INFORMATION SHOWN:
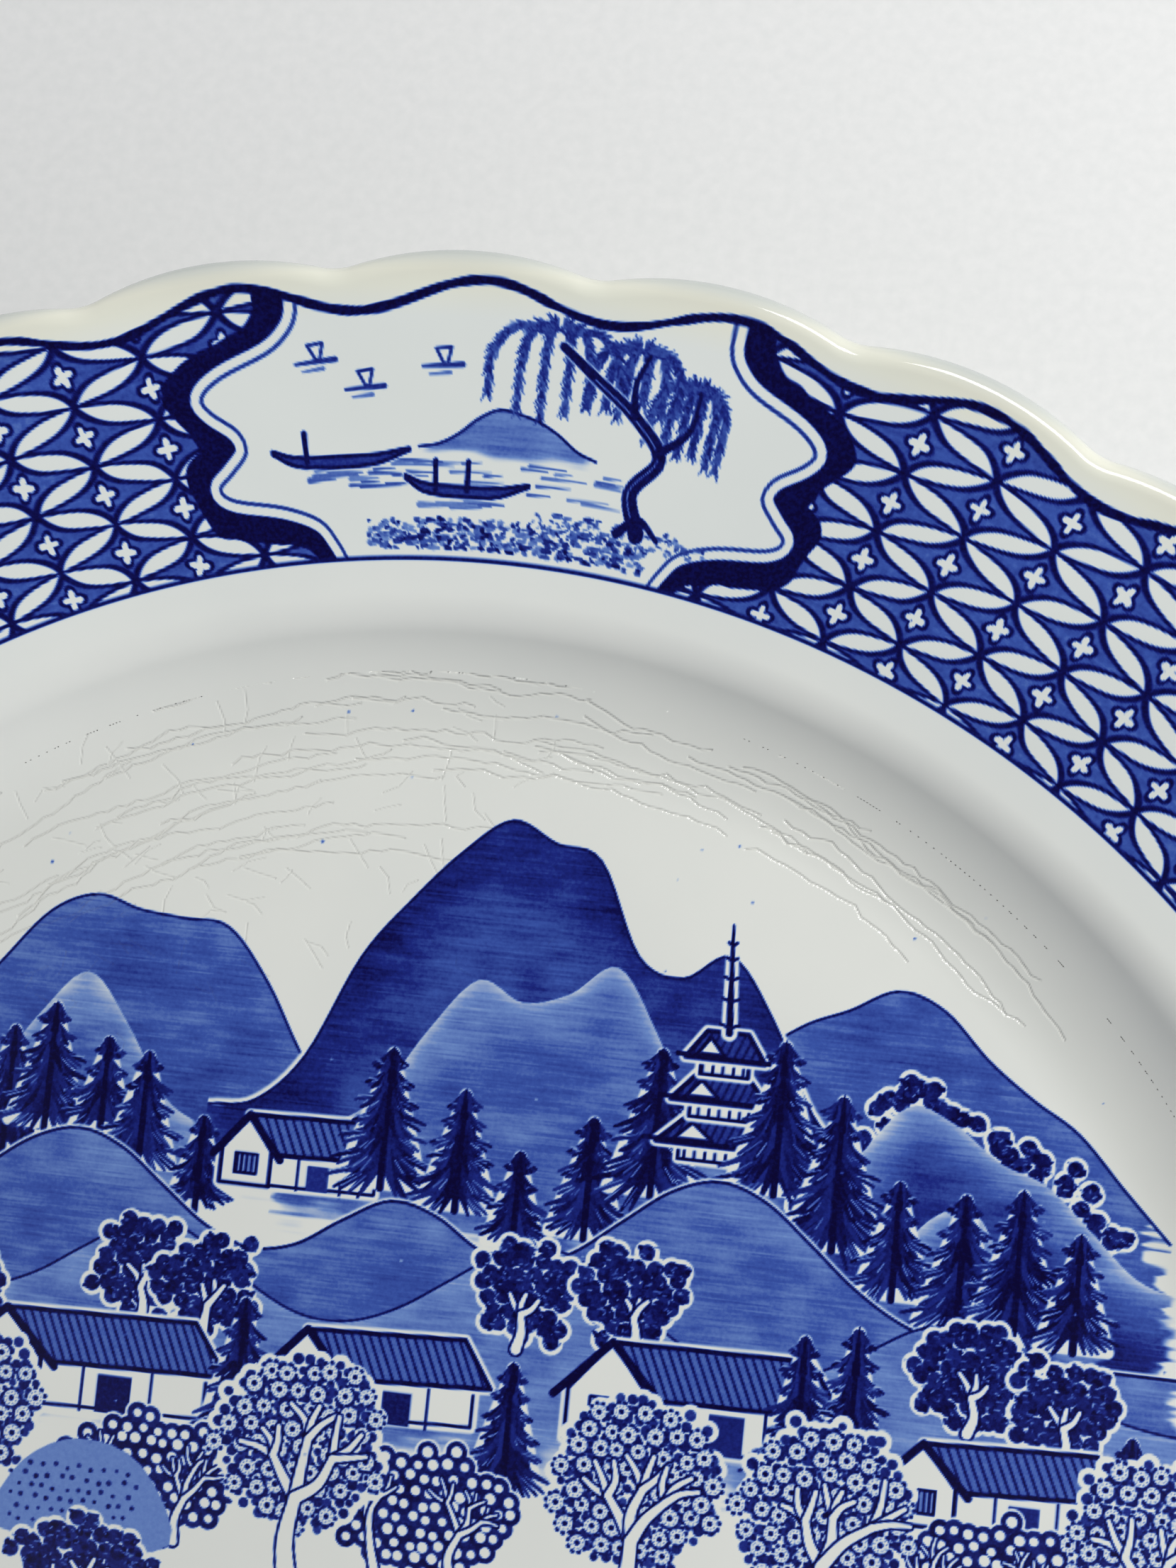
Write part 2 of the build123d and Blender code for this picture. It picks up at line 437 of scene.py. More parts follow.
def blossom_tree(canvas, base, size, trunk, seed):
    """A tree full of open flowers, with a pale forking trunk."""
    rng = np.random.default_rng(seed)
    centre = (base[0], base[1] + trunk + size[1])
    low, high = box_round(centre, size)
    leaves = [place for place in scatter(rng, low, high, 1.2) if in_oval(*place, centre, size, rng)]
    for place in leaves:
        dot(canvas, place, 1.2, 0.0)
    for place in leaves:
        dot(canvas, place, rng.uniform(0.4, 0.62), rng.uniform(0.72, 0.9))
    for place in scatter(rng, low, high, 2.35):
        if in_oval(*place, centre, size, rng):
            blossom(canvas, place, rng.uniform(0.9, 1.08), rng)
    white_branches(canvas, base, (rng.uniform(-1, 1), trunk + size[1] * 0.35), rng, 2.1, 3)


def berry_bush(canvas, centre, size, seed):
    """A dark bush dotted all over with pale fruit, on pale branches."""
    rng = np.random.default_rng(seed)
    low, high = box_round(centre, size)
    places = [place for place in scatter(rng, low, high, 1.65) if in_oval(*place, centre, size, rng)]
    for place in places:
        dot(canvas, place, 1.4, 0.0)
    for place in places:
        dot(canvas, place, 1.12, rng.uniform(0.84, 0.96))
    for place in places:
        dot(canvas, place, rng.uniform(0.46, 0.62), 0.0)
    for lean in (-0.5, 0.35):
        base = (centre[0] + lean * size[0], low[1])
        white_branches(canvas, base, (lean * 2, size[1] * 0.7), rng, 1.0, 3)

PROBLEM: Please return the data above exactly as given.

EXPECTED ANSWER:
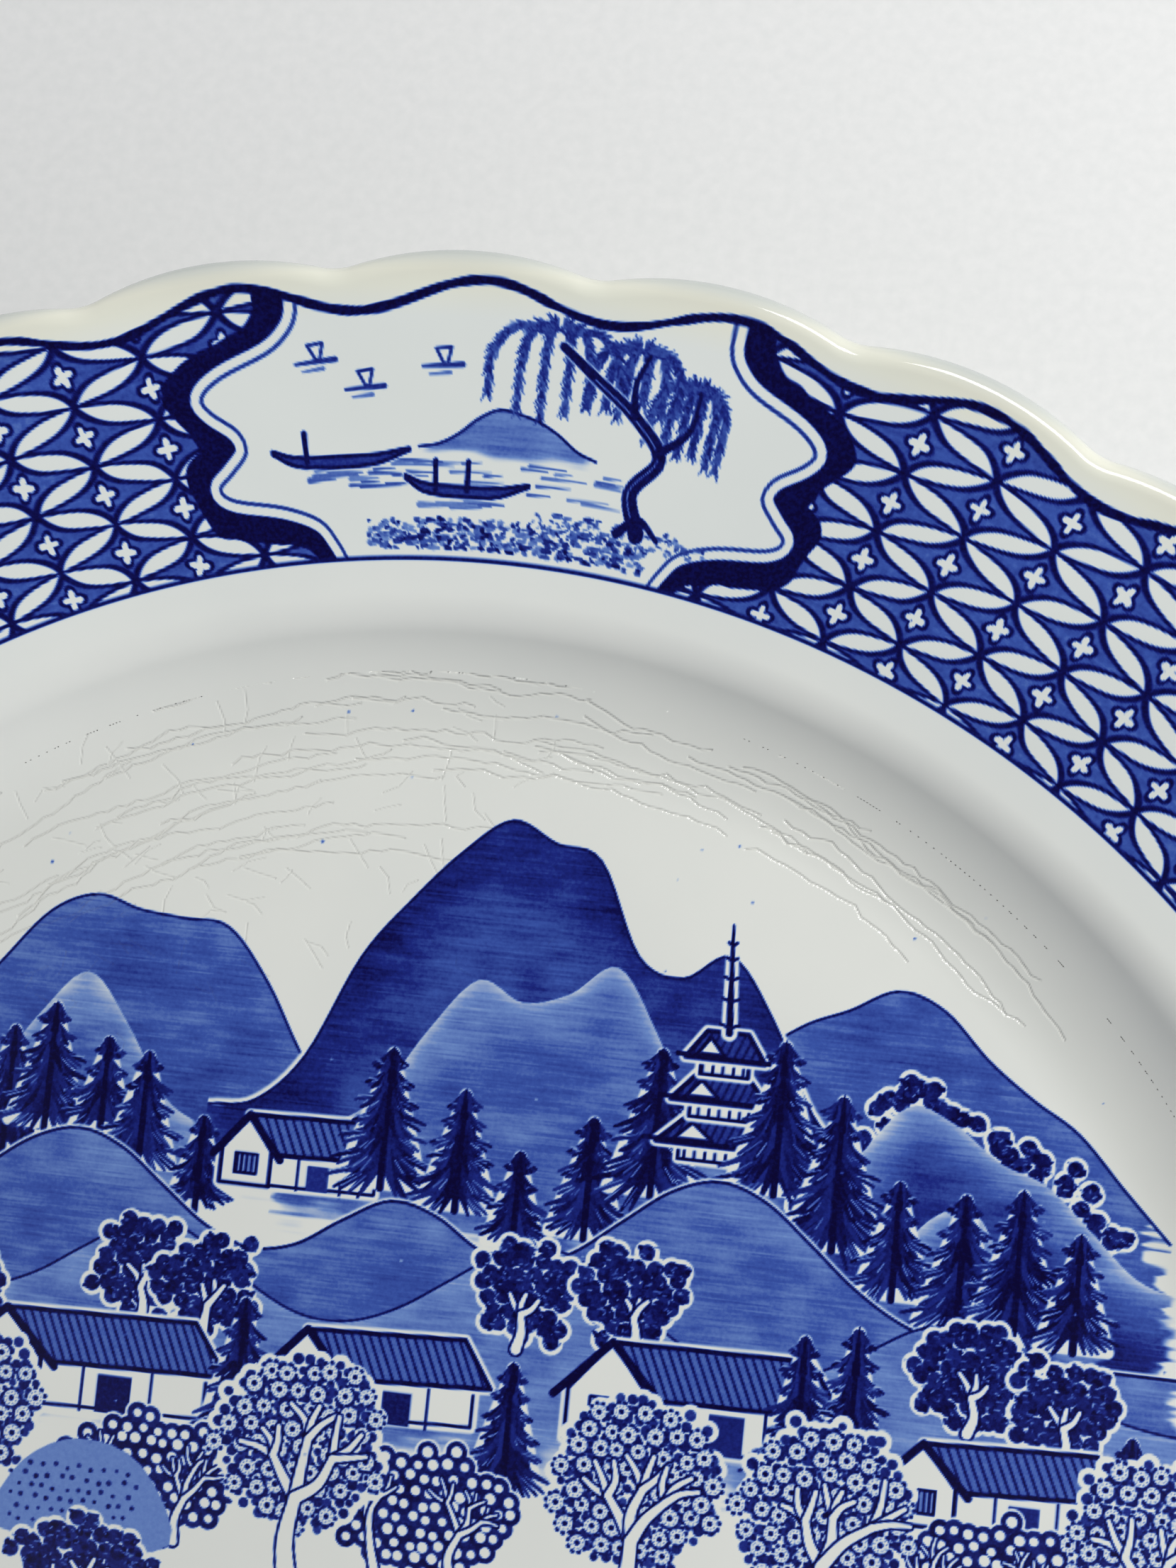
Write part 2 of the build123d and Blender code for this picture. It picks up at line 437 of scene.py. More parts follow.
def blossom_tree(canvas, base, size, trunk, seed):
    """A tree full of open flowers, with a pale forking trunk."""
    rng = np.random.default_rng(seed)
    centre = (base[0], base[1] + trunk + size[1])
    low, high = box_round(centre, size)
    leaves = [place for place in scatter(rng, low, high, 1.2) if in_oval(*place, centre, size, rng)]
    for place in leaves:
        dot(canvas, place, 1.2, 0.0)
    for place in leaves:
        dot(canvas, place, rng.uniform(0.4, 0.62), rng.uniform(0.72, 0.9))
    for place in scatter(rng, low, high, 2.35):
        if in_oval(*place, centre, size, rng):
            blossom(canvas, place, rng.uniform(0.9, 1.08), rng)
    white_branches(canvas, base, (rng.uniform(-1, 1), trunk + size[1] * 0.35), rng, 2.1, 3)


def berry_bush(canvas, centre, size, seed):
    """A dark bush dotted all over with pale fruit, on pale branches."""
    rng = np.random.default_rng(seed)
    low, high = box_round(centre, size)
    places = [place for place in scatter(rng, low, high, 1.65) if in_oval(*place, centre, size, rng)]
    for place in places:
        dot(canvas, place, 1.4, 0.0)
    for place in places:
        dot(canvas, place, 1.12, rng.uniform(0.84, 0.96))
    for place in places:
        dot(canvas, place, rng.uniform(0.46, 0.62), 0.0)
    for lean in (-0.5, 0.35):
        base = (centre[0] + lean * size[0], low[1])
        white_branches(canvas, base, (lean * 2, size[1] * 0.7), rng, 1.0, 3)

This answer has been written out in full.